The Doctrine was an old FCC policy stemming from the now-archaic and quaint idea that the airwaves were a public resource and that private corporations merely leased them and were expected to take good care of them. Well, it all sounds nice, in a Civics Class sort of way, but it didn't actually do much. A common misconception has it that the Fairness Doctrine was about providing "equal time" to "both sides" of every issue, but that's not true, which is why the Communist Party never got on NBC to refute Joe McCarthy. All it actually said was that different views of controversial issues were to be represented. Here is a fun fact, from your Wikipedia:
In the history of the Fairness Doctrine, only one broadcaster permanently lost a license to operate a television station due to bias in coverage. WLBT 3 Jackson, Mississippi attained significant notoriety for its open support of racial segregation in Mississippi in the 1950s and 1960s and its opposition to civil rights. The station also routinely removed portions of network news broadcasts covering civil rights issues, often under the pretext of technical difficulties, causing civil rights groups and the United Church of Christ to complain to the Federal Communications Commission. Several FCC warnings to Lamar, the station's owner, went unheeded and the issue was contested in the U.S. Court of Appeals. The court ordered the FCC to revoke the station's license in 1969.
Hah, it sure would be terrible to bring that rule back, right?
Anyways it was repealed by Reagan, then came the deluge: talk radio! And, on the whole, that was fine, because while it would be nice if the government could actually mandate that broadcasters be reasonable and serve the public interest, we know that is not actually possible. What would be nice would be more reasonable directives about media ownership and local interest, so that we don't get more stories of small towns that don't hear about tornadoes or something because all their radio stations are owned by Clear Channel (is that just a media studies urban legend??).

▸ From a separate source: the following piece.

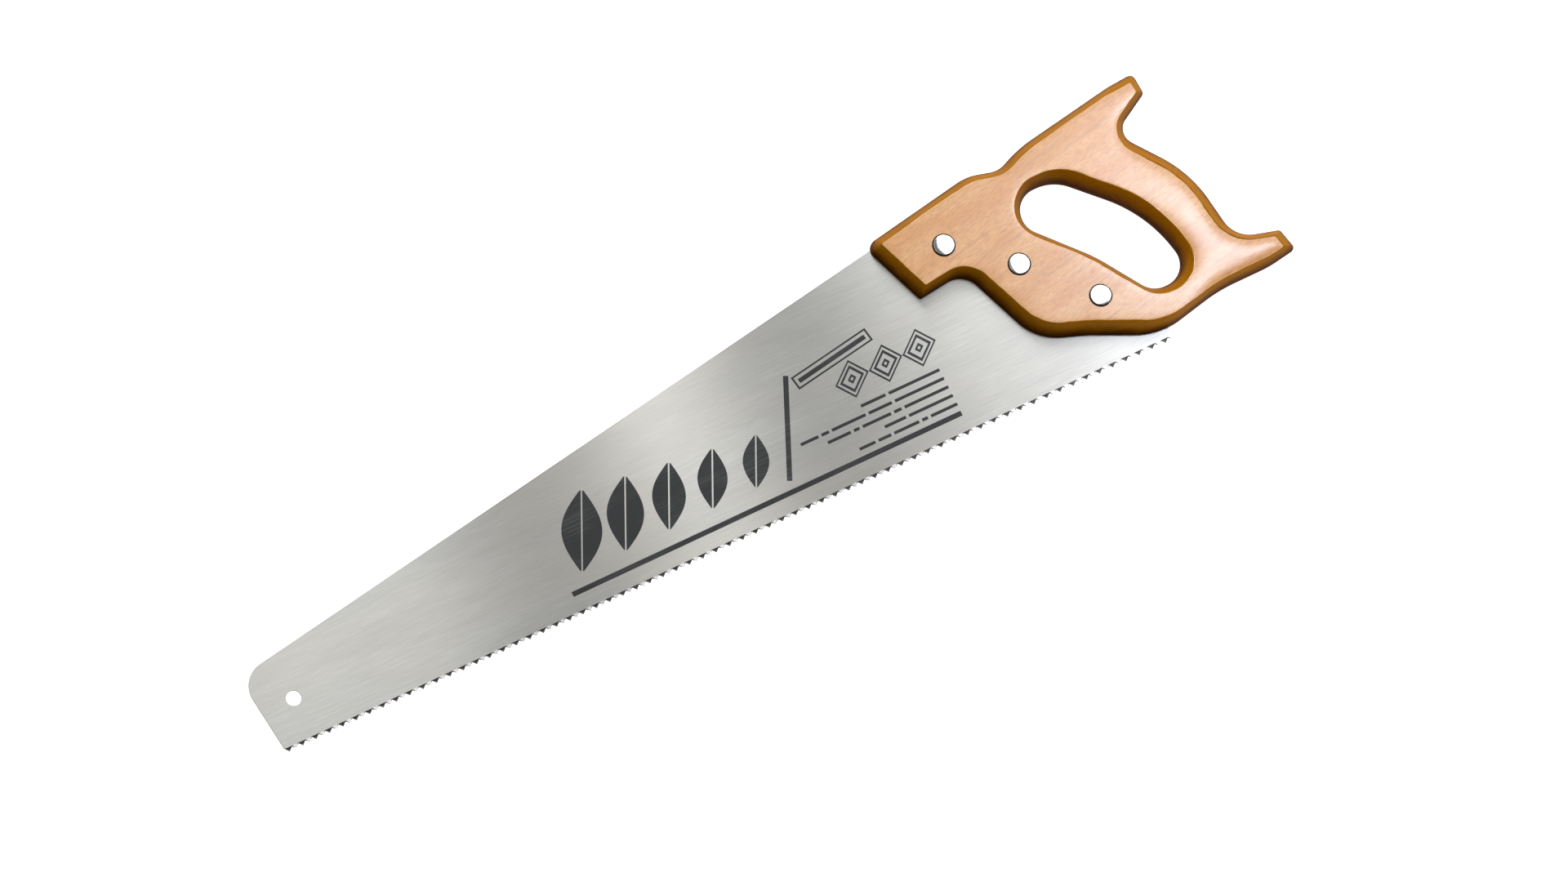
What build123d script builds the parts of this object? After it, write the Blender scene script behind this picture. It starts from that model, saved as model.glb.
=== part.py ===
from build123d import *
import math
import os

# Hand saw lying flat. Millimetres, +Z up. +X runs along the teeth from the toe to the handle,
# +Y runs across the blade from the teeth to its back edge. Outlines are laid out from the corner
# where the toe meets the line of tooth points, then moved so that the box of the whole saw is
# centred on the origin with its underside at z = 0.

SHIFT_X = -289.1
SHIFT_Y = -66.67

# wood
HANDLE_THICKNESS = 23.0
MID_Z = HANDLE_THICKNESS / 2

# steel plate
BLADE_THICKNESS = 0.9
BACK_HEIGHT_AT_TOE = 46.03
BACK_SLOPE = 0.15965
TOE_LEAN = -0.0945
TOE_ROUND = 14.0
HANG_HOLE = (14.7, 24.1)
HANG_HOLE_RADIUS = 3.97

# teeth: cross-cut, ground on both edges at an angle, bent to each side in turn
TOOTH_COUNT = 134
TOOTH_START = -1.2
TOOTH_END = 506.0
TOOTH_DEPTH = 2.5
TOOTH_SET = 0.25
TOOTH_INNER_DROP = 0.8

# fasteners: centre of each, from the nose to the heel
FASTENERS = {
    "nose": (418.3, 91.9),
    "middle": (448.6, 66.7),
    "heel": (478.6, 34.4),
}
HEAD_RADIUS = 5.65
HEAD_PROUD = 0.8
HEAD_SEAT_Z = 21.4
SHANK_RADIUS = 2.5
NECK_SIDE = 6.0
NECK_DEPTH = 4.0
SHANK_END_Z = 3.4
NUT_FACE_Z = 0.15
NUT_SEAT_Z = 2.4
NUT_BARREL_RADIUS = 3.5
NUT_BARREL_END_Z = 10.4
NUT_BORE_RADIUS = 2.6
NUT_BORE_START_Z = 2.0
SLOT_WIDTH = 1.6
SLOT_DEPTH = 1.0
GAP = 0.15

# Outline of the handle at mid thickness, anticlockwise from the top of the nose:
# x, y, corner radius, and how far the flat face stays inside the edge that follows the corner.
HANDLE_CORNERS = [
    (383.6, 110.3, 5.5, 4.8),   # top of the nose
    (397.0, 73.7, 2.0, 3.6),    # bottom of the nose
    (423.2, 76.9, 12.0, 4.7),   # notch in front of the hook
    (441.0, 29.8, 28.0, 5.0),   # front of the hook
    (466.0, 20.6, 60.0, 4.8),
    (499.4, 5.6, 40.0, 3.4),    # lowest point, over the heel of the blade
    (538.1, 14.1, 90.0, 3.2),
    (567.0, 14.0, 60.0, 3.2),
    (583.1, 15.9, 2.2, 7.0),    # lower horn
    (580.3, 28.0, 2.5, 5.3),
    (557.7, 34.2, 15.0, 7.4),   # back of the grip
    (552.8, 74.6, 65.0, 7.4),
    (527.4, 108.7, 8.3, 3.2),   # web of the hand, under the upper horn
    (550.5, 121.6, 2.5, 6.0),   # upper horn
    (550.0, 133.6, 3.5, 4.5),
    (535.0, 132.5, 80.0, 4.3),
    (478.6, 123.1, 70.0, 4.3),
    (464.2, 116.9, 14.0, 5.4),  # saddle in the top edge
    (447.7, 121.3, 28.0, 4.4),
]

# The hand hole in the same way; its edge slopes outward, so the insets are negative.
HOLE_CORNERS = [
    (487.3, 100.9, 22.0, -3.8),
    (463.4, 100.8, 13.0, -4.9),
    (463.4, 83.4, 10.5, -5.1),
    (488.0, 55.6, 80.0, -5.1),
    (506.3, 26.9, 12.0, -6.2),
    (529.5, 27.0, 12.5, -5.2),
    (522.8, 64.8, 70.0, -4.9),
]

# Heel of the blade inside the handle, from its back edge round to the teeth
HEEL_CORNERS = [
    (404.0, BACK_HEIGHT_AT_TOE + BACK_SLOPE * 404.0, 3.0),
    (446.0, 84.0, 6.0),
    (466.0, 64.0, 20.0),
    (489.0, 38.0, 20.0),
    (497.5, 27.0, 10.0),
    (506.2, TOOTH_DEPTH, 0.8),
]
KERF_ROOM = 0.4


def move(x, y, z=0.0):
    """A point of the outline as a point of the finished saw."""
    return Vector(x + SHIFT_X, y + SHIFT_Y, z)


def unit(ax, ay, bx, by):
    length = math.hypot(bx - ax, by - ay)
    return (bx - ax) / length, (by - ay) / length


def inset_corners(corners):
    """Move every edge inward by its own inset and return the new corners and radii."""
    count = len(corners)
    moved = []
    for i in range(count):
        x0, y0, _, before = corners[i - 1]
        x1, y1, radius, after = corners[i]
        x2, y2 = corners[(i + 1) % count][:2]
        ax, ay = unit(x0, y0, x1, y1)
        bx, by = unit(x1, y1, x2, y2)
        turn = ax * by - ay * bx
        px, py = x1 - ay * before, y1 + ax * before
        qx, qy = x1 - by * after, y1 + bx * after
        along = ((qx - px) * by - (qy - py) * bx) / turn
        mean = (before + after) / 2
        new_radius = radius - mean if turn > 0 else radius + mean
        moved.append((px + ax * along, py + ay * along, max(new_radius, 1.0)))
    return moved


def rounded_wire(corners, z):
    """A closed wire of straight lines and tangent arcs through rounded corners."""
    count = len(corners)
    starts = []
    middles = []
    ends = []
    for i in range(count):
        x0, y0 = corners[i - 1][:2]
        x1, y1, radius = corners[i][:3]
        x2, y2 = corners[(i + 1) % count][:2]
        ax, ay = unit(x0, y0, x1, y1)
        bx, by = unit(x1, y1, x2, y2)
        half = math.atan2(ax * by - ay * bx, ax * bx + ay * by) / 2
        tangent = radius * math.tan(abs(half))
        starts.append((x1 - ax * tangent, y1 - ay * tangent))
        ends.append((x1 + bx * tangent, y1 + by * tangent))
        reach = radius * (1 / math.cos(half) - 1) / (2 * math.sin(abs(half)))
        middles.append((x1 + (bx - ax) * reach, y1 + (by - ay) * reach))
    edges = []
    for i in range(count):
        j = (i + 1) % count
        edges.append(Edge.make_three_point_arc(
            move(*starts[i], z), move(*middles[i], z), move(*ends[i], z)))
        edges.append(Edge.make_line(move(*ends[i], z), move(*starts[j], z)))
    return Wire(edges)


def bevelled_block(corners):
    """A block whose sides lean out from both flat faces to the outline at mid thickness."""
    faces = inset_corners(corners)
    wires = [
        rounded_wire(faces, 0.0),
        rounded_wire(corners, MID_Z),
        rounded_wire(faces, HANDLE_THICKNESS),
    ]
    return Solid.make_loft(wires, ruled=True)


def plate(corners, z_low, z_high):
    face = Face(rounded_wire(corners, z_low))
    return extrude(face, amount=z_high - z_low, dir=(0, 0, 1))


def cylinder(x, y, radius, z_low, z_high):
    height = z_high - z_low
    place = Location(move(x, y, (z_low + z_high) / 2))
    return place * Cylinder(radius, height)


def square_peg(x, y, side, z_low, z_high):
    place = Location(move(x, y, (z_low + z_high) / 2))
    return place * Box(side, side, z_high - z_low)


def blade_corners():
    """The plate without its teeth, anticlockwise from the lower toe corner."""
    top_y = (BACK_HEIGHT_AT_TOE - BACK_SLOPE * 1.3) / (1 - BACK_SLOPE * TOE_LEAN)
    toe_top = (-1.3 + TOE_LEAN * top_y, top_y, TOE_ROUND)
    toe_bottom = (-1.3 + TOE_LEAN * TOOTH_DEPTH, TOOTH_DEPTH, 0.3)
    heel = [(x, y, r) for x, y, r in reversed(HEEL_CORNERS)]
    return [toe_bottom] + heel + [toe_top]


def tooth(x0, x1, side):
    """One tooth: a wedge bent to one side, bevelled so that its outer face carries the point."""
    low = MID_Z - BLADE_THICKNESS / 2
    high = MID_Z + BLADE_THICKNESS / 2
    middle = (x0 + x1) / 2
    outer = MID_Z + side * (BLADE_THICKNESS / 2 + TOOTH_SET)
    inner = MID_Z - side * (BLADE_THICKNESS / 2 - TOOTH_SET * 0.7)
    base = [
        move(x0, TOOTH_DEPTH, low),
        move(x1, TOOTH_DEPTH, low),
        move(x1, TOOTH_DEPTH, high),
        move(x0, TOOTH_DEPTH, high),
    ]
    point_outer = move(middle, 0.0, outer)
    point_inner = move(middle, TOOTH_INNER_DROP, inner)
    point_high = point_outer if side > 0 else point_inner
    point_low = point_inner if side > 0 else point_outer
    corners = [
        base,
        [base[0], base[1], point_low],
        [base[2], base[3], point_high],
        [base[0], point_low, point_high],
        [base[0], point_high, base[3]],
        [base[1], base[2], point_high],
        [base[1], point_high, point_low],
    ]
    faces = [Face(Wire.make_polygon(c, close=True)) for c in corners]
    return Solid(Shell(faces))


def make_blade():
    low = MID_Z - BLADE_THICKNESS / 2
    high = MID_Z + BLADE_THICKNESS / 2
    body = plate(blade_corners(), low, high)
    pitch = (TOOTH_END - TOOTH_START) / TOOTH_COUNT
    teeth = []
    for i in range(TOOTH_COUNT):
        x0 = TOOTH_START + i * pitch
        teeth.append(tooth(x0, x0 + pitch, 1 if i % 2 else -1))
    body = body.fuse(*teeth)
    cutters = [cylinder(*HANG_HOLE, HANG_HOLE_RADIUS, low - 1, high + 1)]
    for x, y in FASTENERS.values():
        cutters.append(cylinder(x, y, SHANK_RADIUS + 0.2, low - 1, high + 1))
    for cutter in cutters:
        body = body - cutter
    return body


def make_handle():
    wood = bevelled_block(HANDLE_CORNERS)
    wood = wood - bevelled_block(HOLE_CORNERS)
    # sawn slot for the blade: open at the nose and along the hook, closed behind the heel
    slot_back = [(x + KERF_ROOM, y + KERF_ROOM, r) for x, y, r in reversed(HEEL_CORNERS[:-1])]
    far_y = BACK_HEIGHT_AT_TOE + BACK_SLOPE * 370.0 + KERF_ROOM
    slot = [(370.0, 0.0, 0.5), (508.5, 0.0, 0.5)] + slot_back + [(370.0, far_y, 0.5)]
    low = MID_Z - BLADE_THICKNESS / 2
    high = MID_Z + BLADE_THICKNESS / 2
    wood = wood - plate(slot, low, high)
    for x, y in FASTENERS.values():
        wood = wood - cylinder(x, y, HEAD_RADIUS + GAP, HEAD_SEAT_Z, HANDLE_THICKNESS + 1)
        wood = wood - square_peg(x, y, NECK_SIDE + 2 * GAP, HEAD_SEAT_Z - NECK_DEPTH - GAP, 22.0)
        wood = wood - cylinder(x, y, SHANK_RADIUS + 0.3, MID_Z, 20.0)
        wood = wood - cylinder(x, y, NUT_BARREL_RADIUS + GAP, 1.0, MID_Z)
        wood = wood - cylinder(x, y, HEAD_RADIUS + GAP, -1.0, NUT_SEAT_Z)
    return wood


def make_bolt(x, y):
    head = cylinder(x, y, HEAD_RADIUS, HEAD_SEAT_Z, HANDLE_THICKNESS + HEAD_PROUD)
    rim = head.edges().group_by(Axis.Z)[-1]
    head = fillet(rim, 0.25)
    neck = square_peg(x, y, NECK_SIDE, HEAD_SEAT_Z - NECK_DEPTH, HEAD_SEAT_Z)
    shank = cylinder(x, y, SHANK_RADIUS, SHANK_END_Z, HEAD_SEAT_Z)
    return head + neck + shank


def make_nut(x, y):
    head = cylinder(x, y, HEAD_RADIUS, NUT_FACE_Z, NUT_SEAT_Z)
    barrel = cylinder(x, y, NUT_BARREL_RADIUS, NUT_SEAT_Z, NUT_BARREL_END_Z)
    bore = cylinder(x, y, NUT_BORE_RADIUS, NUT_BORE_START_Z, NUT_BARREL_END_Z + 1)
    place = Location(move(x, y, NUT_FACE_Z + SLOT_DEPTH / 2))
    slot = place * Box(4 * HEAD_RADIUS, SLOT_WIDTH, SLOT_DEPTH)
    return head + barrel - bore - slot


def save(shape, name):
    solids = shape.solids()
    if len(solids) != 1:
        raise ValueError(name + " is not one solid")
    export_step(solids[0], "parts/" + name + ".step")
    box = solids[0].bounding_box()
    print(name, round(solids[0].volume, 1), box.min, box.max)


os.makedirs("parts", exist_ok=True)
save(make_blade(), "blade")
save(make_handle(), "handle")
for label, centre in FASTENERS.items():
    save(make_bolt(*centre), "bolt_" + label)
    save(make_nut(*centre), "nut_" + label)
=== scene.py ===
"""Looks of the hand saw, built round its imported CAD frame. Lengths in the layout values are millimetres."""

import math

import bmesh
import bpy
import numpy as np
from mathutils import Matrix, Vector, kdtree
from mathutils.geometry import delaunay_2d_cdt


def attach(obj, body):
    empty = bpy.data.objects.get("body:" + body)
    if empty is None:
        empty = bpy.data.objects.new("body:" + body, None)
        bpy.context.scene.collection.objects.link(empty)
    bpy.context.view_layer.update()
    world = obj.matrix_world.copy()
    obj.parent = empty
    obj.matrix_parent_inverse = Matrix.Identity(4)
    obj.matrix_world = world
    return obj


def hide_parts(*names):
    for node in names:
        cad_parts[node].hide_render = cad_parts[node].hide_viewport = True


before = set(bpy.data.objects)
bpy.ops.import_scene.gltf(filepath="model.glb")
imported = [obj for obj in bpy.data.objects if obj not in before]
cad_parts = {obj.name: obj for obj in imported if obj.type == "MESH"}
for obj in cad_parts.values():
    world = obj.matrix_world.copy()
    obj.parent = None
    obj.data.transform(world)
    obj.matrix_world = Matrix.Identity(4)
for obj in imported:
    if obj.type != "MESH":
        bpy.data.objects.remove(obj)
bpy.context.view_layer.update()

MM = 0.001
SHIFT = (-289.1, -66.67)      # layout corner to the frame's origin
THICKNESS = 23.0
HALF = THICKNESS / 2
BLADE_THICKNESS = 0.9
BLADE_LOW = HALF - BLADE_THICKNESS / 2
BLADE_TOP = HALF + BLADE_THICKNESS / 2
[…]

But it gets the crazies excited when dumb liberals respond to their inability to find a popular media figure as "charismatic" and talented as Rush Limbaugh by claiming it's time to bring back the fairness doctrine. Then they can send out emails saying "they're gonna ban Rush!" and that fat addict's victim-cult can all blame the uppity women and blacks for them losing their jobs.
So, Debbie Stabenow, Democrat of Michigan, you are not helping anyone's cause but Rush Limbaugh's when you off-handedly mention your desire to see some new Fairness Doctrine-ish rules be introduced. Even if what you are actually talking about here is hearings on media ownership, which won't happen anyway because the Dems are just as in the pocket of the telecoms and media conglomerates as anyone, all that will make it out to the angry AM Radio masses is "they're gonna take away Rush!"
Though maybe it is helping! The Republican party is bereft of ideas and leadership, and so that angry unpleasant talk show host is becoming their voice. Which is fantastic news for the incredibly small and shrinking demographic he represents, aging white males. Rush repulses every other demographic in America, of course, so good for the Republicans. They are letting Mr. Limbaugh have the closing speech at their annual convention, CPAC. Also on the guest list: Ms. Sarah Palin!
We went to the 2007 CPAC, after they lost the midterms, as the Bush era ground to a miserable halt. Ann Coulter delivered a routine that would've been very timely in 2003. They ate it up, and their party lost the presidential election.
So stop mentioning the fairness doctrine, Democrats, because you need not be threatened by talk radio. (Though if you're still outraged, there is some guy who put up a "HELP STOP RUSH LIMBAUGH" sign outside who you can call.)